04/01/2012
La nuit de la dinde, de Serge Quadruppani
Une chronique d'oncle Paul
Jeanne avait pourtant compris la consigne de sa mère : ne pas ouvrir la porte à un étranger tandis qu’elle effectuait ses dernières courses à la veille de Noël. Mais comment résister lorsque le Père Noël en personne se présente, appelant Jeanne et ses frères et sœur par leurs prénoms, qu’il se recommande de maman et que surtout il ne faut pas déranger papa qui travaille à l’étage, tout ceci étant une surprise.

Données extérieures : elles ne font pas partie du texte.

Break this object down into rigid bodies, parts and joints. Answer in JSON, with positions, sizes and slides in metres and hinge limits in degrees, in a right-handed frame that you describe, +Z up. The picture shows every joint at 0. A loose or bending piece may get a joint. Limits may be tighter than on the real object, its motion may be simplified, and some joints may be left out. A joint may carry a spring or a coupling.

Une surprise assurément pour Patricia, la mère rentrant des emplettes, et pour Pierre, le père. Le père Noël, alias Gérard Soulier, un emprunt à la chanson immortalisée par Tino Rossi, veut s’emparer du contenu du coffre de la banque dont Pierre est directeur, car il sait que les recettes des hypermarchés de la région vont être transférées dans l’établissement. Le lendemain, il n’aura plus qu’à se servir.
En attendant il faut accueillir les invités, un boucher, sa femme et son fils, un libraire, sa femme et son employée, puis le docteur Boussarin. La fête programmée tourne rapidement au cauchemar pour ces invités qui découvrent en ce Père Noël d’opérette un dangereux convive.

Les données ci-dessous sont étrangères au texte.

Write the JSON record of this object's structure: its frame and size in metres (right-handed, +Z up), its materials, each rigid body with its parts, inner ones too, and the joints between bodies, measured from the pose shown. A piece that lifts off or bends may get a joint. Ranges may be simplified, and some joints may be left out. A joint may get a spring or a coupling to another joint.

Ancien directeur d’une société de sécurité, il a mis au point quelques logiciels et autres gadgets pour les surveiller nuit et jour. Dans sa hotte il a amené en guise de cadeaux des objets qu’il dépose sur la table, les invités devant reconnaître celui qui lui convient. Par exemple la clé d’une chambre d’un hôtel, lieu de rendez-vous réputé pour accueillir des couples échangistes.
Une plume de corbeau, allusion directe à un personnage rédigeant des lettres anonymes. Un livre, crime en col blanc, écrit par un juge célèbre pour avoir instruit des affaires financières véreuses. Un journal enquêtant sur des “ tournantes ”, une pratique pas seulement l’apanage des jeunes des banlieues. Etc. J’allais oublier, autres petits cadeaux : des ceintures explosives que Soulier peut à tout moment déclencher, si l’affaire tourne mal. Et pour entretenir la tension parmi tous ces participants pris en otages, il dispose de deux armes à feu, l’une factice, l’autre bien réelle. La nuit risque d’être chaude, d’autant que les cadeaux incongrus sèment la zizanie parmi les convives.
Un suspense en huis clos entretenu savamment par Serge Quadruppani qui ne lésine pas sur les effets spéciaux. La distribution des cadeaux par exemple s’effectue en plusieurs étapes, mais chaque erreur d’appropriation non seulement peut être préjudiciable à la santé de celui qui se reconnaît à tort, mais de plus permet de dévoiler plusieurs facettes de ces invités qui pensaient passer une agréable soirée.
Les enfants, surtout Jeanne, jouent un rôle prépondérant dans cette pièce de théâtre qui garde jusqu’à l’épilogue une forte tension. Un bon roman qui se lit avec plaisir et pourrait être adapté au théâtre sans pratiquement effectuer de retouches.
A lire également : la disparition soudaine des ouvrières, de Serge Quadruppani, une chronique d'Albertine.
La nuit de la dinde.
Serge QUADRUPPANI
Collection Suites N° 74,
éditions Métailié
2003. 168 pages
9,50€.
Présentation de l'éditeur
24 décembre 2002, Gérard Soulier, déguisé en Père Noël, sonne à la porte de P. Boutonnier, directeur de banque. Comme Patricia, sa femme, est sortie pour une course, c'est Jeanne, 11 ans qui a ouvert. Zoé et Julien, les jumeaux de 5 ans sont ravis. En fait Gérard va prendre en otage la famille et ses invités. Mais que cherche vraiment cet ancien dirigeant d'une société de sécurité, qui depuis neuf mois a utilisé toutes ses capacités techniques pour surveiller le groupe de personnes réunies autour de la dinde de Noël. Compte-t-il réellement dévaliser la banque au petit matin ou bien veut-il soumettre les convives à un pervers "jeu des cadeaux" qui leur fera avouer leurs secrets les plus honteux et les dressera les uns contre les autres? Finiront-ils déchiquetés par les bombes que le Père Noël leur a collées au corps ou bien Jeanne, l'enfant trop sérieuse, leur sauvera-t-elle la vie avec l'aide des amis imaginaires qui peuplent ses rêves?
Un roman à suspense, à l'intrigue solide et au charme insidieux.